Numerical study on wave–wind coupling effects on hydrodynamics and light capture performance of offshore multi-body floating photovoltaic system

Offshore floating photovoltaic (FPV) systems have the potential to become important clean energy sources. However, the behavior of multi-body FPV under coupled wave–wind conditions are not fully understood. In this study, the hydrodynamics and light capture performance of FPV systems in coupled wave–wind co-directional conditions were numerically assessed by considering three different panel arrangements. This study utilized potential flow theory to conduct wave simulations and used Morison force to calculate the wind effect on the structure. The wind coefficient variation with pitch is innovatively considered in the present numerical method.
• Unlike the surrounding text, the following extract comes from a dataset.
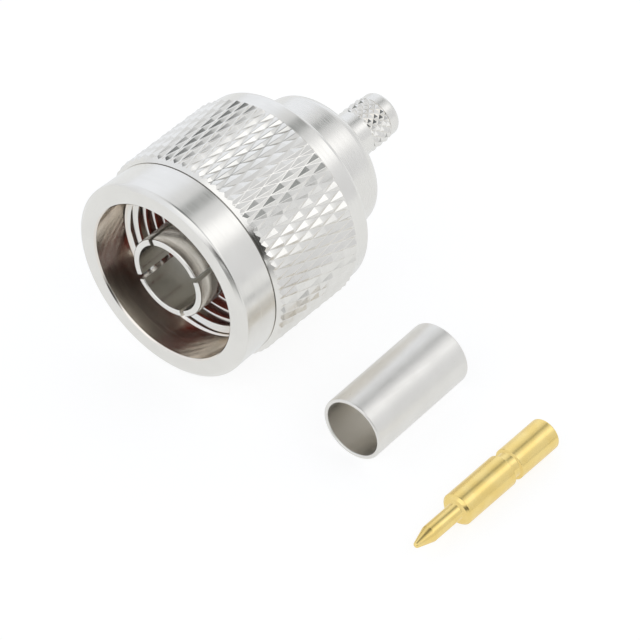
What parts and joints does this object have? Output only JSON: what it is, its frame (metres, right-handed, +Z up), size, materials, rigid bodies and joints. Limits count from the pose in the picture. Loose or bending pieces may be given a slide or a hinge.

The hydrodynamic results were compared with wave-only conditions to understand the effects of wind–wave coupling better. It was observed that wind has a significant effect on the surge motions of FPV systems in low-frequency waves. Compared with a pure wave condition, the average position in the vertical direction of the structure in a parallel arrangement sinks by about 12.4% owing to the vertical component of the wind load on the photovoltaic panel, while exhibiting a float rise in staggered and symmetrical arrangements. The coupling of wave–wind loads cause a sharp increase in both the mooring force and the horizontal connection forces at low frequencies. The insolation in the parallel arrangement was 13% greater than that in the staggered and symmetrical arrangements under the same conditions.